### Data segment
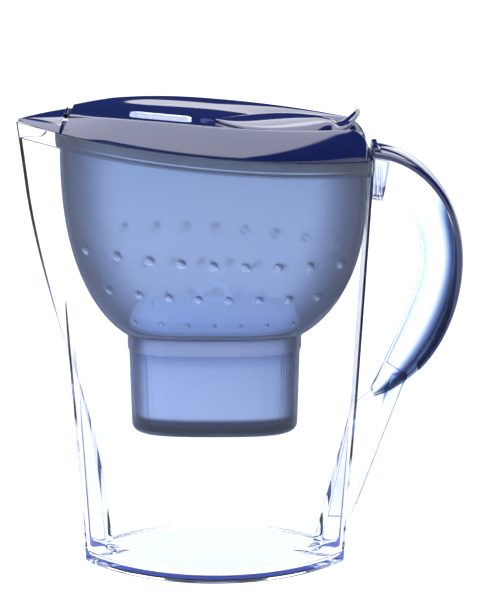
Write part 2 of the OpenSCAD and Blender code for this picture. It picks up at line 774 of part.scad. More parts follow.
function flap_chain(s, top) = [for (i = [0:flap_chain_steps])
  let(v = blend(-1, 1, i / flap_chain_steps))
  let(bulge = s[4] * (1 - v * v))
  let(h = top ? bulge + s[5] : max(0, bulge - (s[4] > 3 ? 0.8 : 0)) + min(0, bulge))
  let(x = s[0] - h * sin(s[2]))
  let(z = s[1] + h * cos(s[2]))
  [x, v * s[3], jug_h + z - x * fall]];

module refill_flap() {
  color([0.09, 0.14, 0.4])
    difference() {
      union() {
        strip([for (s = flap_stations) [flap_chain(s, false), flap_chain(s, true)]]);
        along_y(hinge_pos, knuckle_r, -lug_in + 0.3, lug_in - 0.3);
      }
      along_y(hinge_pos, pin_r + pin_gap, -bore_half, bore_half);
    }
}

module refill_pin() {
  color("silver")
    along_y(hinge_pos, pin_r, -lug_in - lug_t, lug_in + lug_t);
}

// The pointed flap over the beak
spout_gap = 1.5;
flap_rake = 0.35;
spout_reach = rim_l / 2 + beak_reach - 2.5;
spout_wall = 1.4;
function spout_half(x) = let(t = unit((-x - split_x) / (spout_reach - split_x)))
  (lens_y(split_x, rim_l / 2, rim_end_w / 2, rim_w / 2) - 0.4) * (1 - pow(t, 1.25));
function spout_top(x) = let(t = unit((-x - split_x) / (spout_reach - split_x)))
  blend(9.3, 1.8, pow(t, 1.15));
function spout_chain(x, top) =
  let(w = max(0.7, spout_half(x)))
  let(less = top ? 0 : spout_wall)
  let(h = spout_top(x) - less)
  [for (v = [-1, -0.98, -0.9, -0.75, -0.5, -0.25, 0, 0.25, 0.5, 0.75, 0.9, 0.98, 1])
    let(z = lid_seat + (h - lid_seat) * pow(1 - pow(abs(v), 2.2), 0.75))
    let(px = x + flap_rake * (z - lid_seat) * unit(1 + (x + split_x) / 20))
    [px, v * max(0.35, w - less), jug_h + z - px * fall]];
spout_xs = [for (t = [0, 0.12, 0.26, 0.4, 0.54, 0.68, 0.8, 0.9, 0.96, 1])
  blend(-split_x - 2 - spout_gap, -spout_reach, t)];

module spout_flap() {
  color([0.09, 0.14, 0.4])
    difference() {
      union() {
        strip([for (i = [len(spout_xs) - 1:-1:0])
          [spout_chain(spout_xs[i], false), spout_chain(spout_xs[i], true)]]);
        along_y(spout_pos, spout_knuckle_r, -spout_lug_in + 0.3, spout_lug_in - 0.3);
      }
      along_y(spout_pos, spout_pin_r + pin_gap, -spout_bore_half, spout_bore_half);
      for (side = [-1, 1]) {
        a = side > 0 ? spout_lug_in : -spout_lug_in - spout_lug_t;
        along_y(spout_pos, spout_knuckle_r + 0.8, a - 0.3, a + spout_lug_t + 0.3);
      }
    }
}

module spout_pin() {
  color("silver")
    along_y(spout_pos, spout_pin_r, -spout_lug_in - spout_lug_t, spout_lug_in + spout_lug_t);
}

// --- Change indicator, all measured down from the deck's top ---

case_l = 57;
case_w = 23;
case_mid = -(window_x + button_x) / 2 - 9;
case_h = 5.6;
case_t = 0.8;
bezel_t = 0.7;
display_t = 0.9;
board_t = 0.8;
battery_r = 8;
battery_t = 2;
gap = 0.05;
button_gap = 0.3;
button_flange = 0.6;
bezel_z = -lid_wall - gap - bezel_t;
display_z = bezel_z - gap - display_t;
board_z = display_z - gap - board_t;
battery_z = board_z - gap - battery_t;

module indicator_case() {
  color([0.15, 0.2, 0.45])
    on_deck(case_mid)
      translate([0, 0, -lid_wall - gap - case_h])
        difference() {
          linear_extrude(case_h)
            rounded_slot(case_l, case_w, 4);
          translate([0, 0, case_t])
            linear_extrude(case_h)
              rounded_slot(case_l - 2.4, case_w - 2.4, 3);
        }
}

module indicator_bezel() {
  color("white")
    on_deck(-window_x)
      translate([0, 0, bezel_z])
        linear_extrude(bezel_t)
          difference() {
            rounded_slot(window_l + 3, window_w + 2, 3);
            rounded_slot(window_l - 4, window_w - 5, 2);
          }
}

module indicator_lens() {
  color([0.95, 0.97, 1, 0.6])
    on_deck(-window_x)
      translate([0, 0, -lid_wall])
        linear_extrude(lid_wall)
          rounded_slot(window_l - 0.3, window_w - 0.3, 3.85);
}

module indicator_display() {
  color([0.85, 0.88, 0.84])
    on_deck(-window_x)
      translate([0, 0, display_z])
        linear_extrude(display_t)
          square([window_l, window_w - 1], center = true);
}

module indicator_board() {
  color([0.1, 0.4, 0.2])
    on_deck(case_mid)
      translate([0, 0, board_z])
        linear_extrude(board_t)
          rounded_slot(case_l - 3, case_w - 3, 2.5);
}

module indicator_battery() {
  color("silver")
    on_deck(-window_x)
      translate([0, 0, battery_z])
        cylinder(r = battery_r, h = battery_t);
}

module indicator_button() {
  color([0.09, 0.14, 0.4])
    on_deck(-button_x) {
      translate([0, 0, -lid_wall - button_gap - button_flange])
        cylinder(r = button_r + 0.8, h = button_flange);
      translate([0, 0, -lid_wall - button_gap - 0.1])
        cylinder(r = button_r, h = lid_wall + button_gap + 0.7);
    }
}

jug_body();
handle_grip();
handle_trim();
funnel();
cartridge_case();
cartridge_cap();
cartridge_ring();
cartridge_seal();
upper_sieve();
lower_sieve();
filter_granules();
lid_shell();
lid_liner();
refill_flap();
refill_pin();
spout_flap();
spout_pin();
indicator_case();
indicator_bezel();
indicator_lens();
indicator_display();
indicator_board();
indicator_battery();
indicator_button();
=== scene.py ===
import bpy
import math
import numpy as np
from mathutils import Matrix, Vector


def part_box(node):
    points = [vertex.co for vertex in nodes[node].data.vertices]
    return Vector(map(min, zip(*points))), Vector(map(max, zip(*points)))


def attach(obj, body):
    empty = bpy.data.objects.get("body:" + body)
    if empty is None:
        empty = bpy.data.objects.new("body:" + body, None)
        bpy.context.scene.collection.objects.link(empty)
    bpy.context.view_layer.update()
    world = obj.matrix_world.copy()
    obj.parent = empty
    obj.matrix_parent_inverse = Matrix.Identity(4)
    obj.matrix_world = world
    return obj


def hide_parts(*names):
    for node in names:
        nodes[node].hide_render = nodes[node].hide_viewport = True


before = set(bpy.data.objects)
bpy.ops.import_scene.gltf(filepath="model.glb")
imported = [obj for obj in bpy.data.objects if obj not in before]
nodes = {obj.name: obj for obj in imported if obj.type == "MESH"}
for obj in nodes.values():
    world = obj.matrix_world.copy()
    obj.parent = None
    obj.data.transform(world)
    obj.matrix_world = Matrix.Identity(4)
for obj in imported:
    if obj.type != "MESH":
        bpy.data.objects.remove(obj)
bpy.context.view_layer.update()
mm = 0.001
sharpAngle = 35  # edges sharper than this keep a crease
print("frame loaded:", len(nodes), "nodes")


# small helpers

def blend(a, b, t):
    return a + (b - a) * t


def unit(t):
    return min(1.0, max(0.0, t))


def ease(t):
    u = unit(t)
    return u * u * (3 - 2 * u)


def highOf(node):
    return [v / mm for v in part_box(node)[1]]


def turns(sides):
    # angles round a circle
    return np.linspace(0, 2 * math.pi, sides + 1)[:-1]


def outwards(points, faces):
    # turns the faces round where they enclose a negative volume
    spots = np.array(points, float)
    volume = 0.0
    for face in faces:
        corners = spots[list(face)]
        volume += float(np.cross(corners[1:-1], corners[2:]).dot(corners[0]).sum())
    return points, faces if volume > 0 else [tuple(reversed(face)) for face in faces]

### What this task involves
Within the listing above, locate the line containing "jug_body();" and the line containing "if empty is". Reproduce those two lines and all lines between them exactly, with nothing added.

### The solution
jug_body();
handle_grip();
handle_trim();
funnel();
cartridge_case();
cartridge_cap();
cartridge_ring();
cartridge_seal();
upper_sieve();
lower_sieve();
filter_granules();
lid_shell();
lid_liner();
refill_flap();
refill_pin();
spout_flap();
spout_pin();
indicator_case();
indicator_bezel();
indicator_lens();
indicator_display();
indicator_board();
indicator_battery();
indicator_button();
=== scene.py ===
import bpy
import math
import numpy as np
from mathutils import Matrix, Vector


def part_box(node):
    points = [vertex.co for vertex in nodes[node].data.vertices]
    return Vector(map(min, zip(*points))), Vector(map(max, zip(*points)))


def attach(obj, body):
    empty = bpy.data.objects.get("body:" + body)
    if empty is None:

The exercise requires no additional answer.